Lawmaker’s bill would eliminate car taxes; advocate says idea is ‘virtually impossible’

PROVIDENCE, R.I. (WPRI) — As the recession fell on Rhode Island, state leaders changed the tax on cars to raise more money. Officials lowered exemption to just $500 – meaning nearly every car owner had to pay up to their city or town.

Not many people like paying a car tax, but local cities and towns have come to rely on the revenue.

Now, State Rep. David Coughlin said he thinks the state can afford to lose the tax and cover the shortfall.

“People are dissatisfied and think it’s unfair,” Coughlin told Eyewitness News on Tuesday.

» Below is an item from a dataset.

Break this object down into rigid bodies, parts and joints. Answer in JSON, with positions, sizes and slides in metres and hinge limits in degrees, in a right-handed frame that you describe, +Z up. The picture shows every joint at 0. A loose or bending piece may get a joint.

Coughlin wants to change the tax – proposing a bill in the house that would increase the exemption in fiscal year 2017 to $5,000.

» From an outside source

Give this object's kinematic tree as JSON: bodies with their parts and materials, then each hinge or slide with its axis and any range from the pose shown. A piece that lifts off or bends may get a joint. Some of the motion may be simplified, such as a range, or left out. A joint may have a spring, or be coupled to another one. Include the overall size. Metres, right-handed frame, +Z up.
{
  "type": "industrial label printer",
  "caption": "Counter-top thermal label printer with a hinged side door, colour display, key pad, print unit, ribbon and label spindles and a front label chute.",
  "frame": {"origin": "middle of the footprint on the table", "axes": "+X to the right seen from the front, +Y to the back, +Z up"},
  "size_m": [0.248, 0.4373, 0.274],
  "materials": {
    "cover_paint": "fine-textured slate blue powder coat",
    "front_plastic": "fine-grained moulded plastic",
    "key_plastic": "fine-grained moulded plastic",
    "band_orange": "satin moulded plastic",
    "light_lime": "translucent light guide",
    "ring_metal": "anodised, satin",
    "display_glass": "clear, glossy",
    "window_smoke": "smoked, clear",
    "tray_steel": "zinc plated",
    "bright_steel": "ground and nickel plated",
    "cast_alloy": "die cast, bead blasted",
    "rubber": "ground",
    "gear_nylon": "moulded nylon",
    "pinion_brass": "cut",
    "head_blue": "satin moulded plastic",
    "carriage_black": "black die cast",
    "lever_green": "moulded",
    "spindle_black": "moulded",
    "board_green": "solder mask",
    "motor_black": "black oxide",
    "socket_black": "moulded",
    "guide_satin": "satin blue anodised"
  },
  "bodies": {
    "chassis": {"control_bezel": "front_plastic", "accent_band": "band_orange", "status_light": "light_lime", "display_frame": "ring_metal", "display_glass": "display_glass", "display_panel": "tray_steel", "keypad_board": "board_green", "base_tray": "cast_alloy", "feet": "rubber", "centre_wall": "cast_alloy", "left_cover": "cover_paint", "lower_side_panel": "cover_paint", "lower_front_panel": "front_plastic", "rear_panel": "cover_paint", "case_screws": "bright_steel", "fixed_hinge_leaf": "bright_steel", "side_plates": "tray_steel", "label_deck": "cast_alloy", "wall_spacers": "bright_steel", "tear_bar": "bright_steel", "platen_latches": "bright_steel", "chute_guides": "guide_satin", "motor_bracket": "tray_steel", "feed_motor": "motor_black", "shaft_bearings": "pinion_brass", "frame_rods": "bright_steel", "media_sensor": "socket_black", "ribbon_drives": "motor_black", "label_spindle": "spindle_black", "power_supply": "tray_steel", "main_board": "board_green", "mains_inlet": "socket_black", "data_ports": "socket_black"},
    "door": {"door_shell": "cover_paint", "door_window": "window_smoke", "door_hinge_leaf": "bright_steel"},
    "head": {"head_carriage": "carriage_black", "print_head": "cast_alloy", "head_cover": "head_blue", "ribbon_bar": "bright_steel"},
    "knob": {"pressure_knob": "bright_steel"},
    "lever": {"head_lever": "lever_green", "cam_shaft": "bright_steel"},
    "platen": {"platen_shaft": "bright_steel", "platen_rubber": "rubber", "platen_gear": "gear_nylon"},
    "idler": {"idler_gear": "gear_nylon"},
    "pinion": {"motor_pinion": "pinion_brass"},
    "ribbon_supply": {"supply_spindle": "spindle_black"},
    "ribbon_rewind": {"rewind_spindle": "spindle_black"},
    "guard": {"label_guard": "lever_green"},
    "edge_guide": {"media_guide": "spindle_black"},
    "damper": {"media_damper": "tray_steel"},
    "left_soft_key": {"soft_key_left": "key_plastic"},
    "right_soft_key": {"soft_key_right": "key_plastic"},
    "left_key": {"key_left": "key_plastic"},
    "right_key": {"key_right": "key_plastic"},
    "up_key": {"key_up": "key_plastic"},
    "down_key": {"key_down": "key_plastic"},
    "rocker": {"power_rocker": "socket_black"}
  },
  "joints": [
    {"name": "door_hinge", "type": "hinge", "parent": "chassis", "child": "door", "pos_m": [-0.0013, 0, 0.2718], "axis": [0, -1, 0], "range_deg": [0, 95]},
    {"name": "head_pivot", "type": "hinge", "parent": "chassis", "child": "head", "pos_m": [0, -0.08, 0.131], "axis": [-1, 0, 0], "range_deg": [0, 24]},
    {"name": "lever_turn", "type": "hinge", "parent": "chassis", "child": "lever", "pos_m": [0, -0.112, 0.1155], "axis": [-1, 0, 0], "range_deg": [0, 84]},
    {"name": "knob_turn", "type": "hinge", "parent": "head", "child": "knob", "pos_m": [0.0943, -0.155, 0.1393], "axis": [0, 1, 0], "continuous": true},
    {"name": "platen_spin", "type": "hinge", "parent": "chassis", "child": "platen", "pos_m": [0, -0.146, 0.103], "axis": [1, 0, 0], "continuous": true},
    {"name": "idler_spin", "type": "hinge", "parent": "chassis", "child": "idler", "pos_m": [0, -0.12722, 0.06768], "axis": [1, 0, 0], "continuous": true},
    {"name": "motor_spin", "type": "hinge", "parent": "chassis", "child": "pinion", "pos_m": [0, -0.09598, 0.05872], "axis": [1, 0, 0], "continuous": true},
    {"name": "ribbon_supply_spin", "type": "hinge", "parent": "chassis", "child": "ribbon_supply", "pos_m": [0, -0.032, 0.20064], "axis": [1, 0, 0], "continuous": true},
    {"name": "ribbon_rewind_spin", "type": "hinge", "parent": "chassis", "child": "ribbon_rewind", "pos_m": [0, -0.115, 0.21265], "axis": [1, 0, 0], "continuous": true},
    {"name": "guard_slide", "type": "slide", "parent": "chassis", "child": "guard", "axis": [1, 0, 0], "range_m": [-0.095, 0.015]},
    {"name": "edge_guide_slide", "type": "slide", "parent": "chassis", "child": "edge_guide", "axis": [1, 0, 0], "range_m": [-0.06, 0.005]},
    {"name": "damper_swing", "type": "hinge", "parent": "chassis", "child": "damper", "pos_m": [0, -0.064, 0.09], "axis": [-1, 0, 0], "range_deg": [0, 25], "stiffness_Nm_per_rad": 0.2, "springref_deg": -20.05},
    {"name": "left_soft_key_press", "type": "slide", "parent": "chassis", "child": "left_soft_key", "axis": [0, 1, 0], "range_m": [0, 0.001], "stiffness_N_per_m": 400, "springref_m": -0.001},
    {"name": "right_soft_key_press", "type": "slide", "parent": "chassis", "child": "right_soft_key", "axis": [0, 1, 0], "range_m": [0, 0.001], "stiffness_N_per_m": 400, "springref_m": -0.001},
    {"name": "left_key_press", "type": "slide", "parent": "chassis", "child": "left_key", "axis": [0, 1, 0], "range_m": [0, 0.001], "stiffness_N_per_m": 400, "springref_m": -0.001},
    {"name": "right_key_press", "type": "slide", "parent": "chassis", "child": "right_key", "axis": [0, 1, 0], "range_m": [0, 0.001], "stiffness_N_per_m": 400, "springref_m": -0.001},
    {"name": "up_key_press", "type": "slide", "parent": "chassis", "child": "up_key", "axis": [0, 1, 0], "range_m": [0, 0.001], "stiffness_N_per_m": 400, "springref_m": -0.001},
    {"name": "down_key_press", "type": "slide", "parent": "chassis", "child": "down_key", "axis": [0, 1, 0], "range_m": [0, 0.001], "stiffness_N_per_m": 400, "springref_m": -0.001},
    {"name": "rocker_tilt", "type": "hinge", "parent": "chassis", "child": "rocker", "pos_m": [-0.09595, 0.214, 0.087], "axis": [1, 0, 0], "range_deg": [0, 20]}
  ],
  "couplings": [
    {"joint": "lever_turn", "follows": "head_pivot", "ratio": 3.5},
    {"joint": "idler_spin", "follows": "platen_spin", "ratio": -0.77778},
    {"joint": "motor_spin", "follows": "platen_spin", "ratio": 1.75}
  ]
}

Under his bill, the exemption would rise to $10,000 by 2018 – and in 2019, the tax would be completely eliminated, which would result in millions of dollars in lost revenue to cities and towns.

In Providence alone, the city receives more than $30 million every year from the car tax – about five percent of its budget.

The Department of Revenue said the state, as a whole, collects more than $200 million a year from the tax. Coughlin said he thinks state officials can find that money elsewhere, even though the state’s budget is projected to have large and growing deficits in years to come.

“The preliminaries that I’m seeing say we can cover it,” Coughlin said.

He said he’s confident in his chances to eliminate the car tax, but Rob Cote, a vocal activist against the tax, said he believes it’s only wishful thinking.

“It has no chance whatsoever if the General Assembly hasn’t been able to put forth a bill in four years that would effectively lower the car tax 12 percent,” he said. “Eliminating the car tax is virtually impossible.”

In a statement to Eyewitness News about the proposal, a spokesperson for Governor Gina Raimondo said:

“Car taxes have to be addressed, and we are eager to explore ways to alleviate this burden.

But we believe any changes need to be part of a broader package of municipal reforms, hard work, and tough choices led by city leaders.”

Coughlin’s bill has been sent to the House Finance Committee for review.